Illustrative example: A contractor builds a set of short training modules for coordination: model version control, clash issue logging, meeting output format, and closure verification. Each module is tied to a real project workflow. New coordinators complete the modules during onboarding, and project teams revisit them when adoption slips. The program is not complicated, but it creates consistency across projects, which increases software value.

The goal is not to train everyone to be a power user. The goal is to train everyone to use the system reliably in the ways that matter to their role.

 

You don’t need a giant academy. You need repeatable workflows and training that makes people reliable in the parts they touch. The goal isn’t turning everyone into a power user—the goal is getting everyone to use the system the same way so the information stays trustworthy.

Aaron Wright

 

Conclusion: construction tech fails when it is treated as a purchase instead of a system

Construction technology succeeds when it reduces friction and improves decision quality under real project pressure. It fails when software is purchased without the training, standards, and ownership that make it usable.

The danger of buying software without training is not simply wasted license cost. It is that the organization becomes less confident in change, coordination remains inconsistent, and future improvement becomes harder to implement. The tools continue evolving, but the firm’s ability to use them does not.

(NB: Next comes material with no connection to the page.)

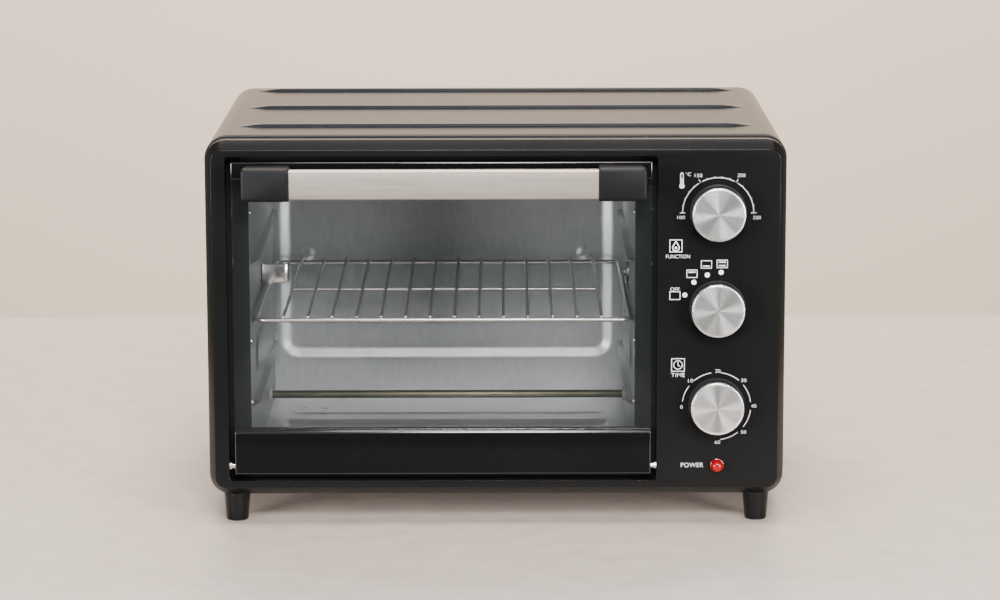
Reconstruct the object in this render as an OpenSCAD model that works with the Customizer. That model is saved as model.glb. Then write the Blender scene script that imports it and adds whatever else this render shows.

The firms that get value from construction tech build training and workflow discipline the same way they build projects: with clear scope, clear ownership, and repeatable execution. When that infrastructure exists, the technology stops being a promise and becomes part of how the work actually gets done.

 

Tech isn’t the system. The workflow is the system. If the workflow is sloppy, the tool will be sloppy. If the workflow is disciplined, the tool becomes an advantage—and the field starts trusting what they’re seeing again.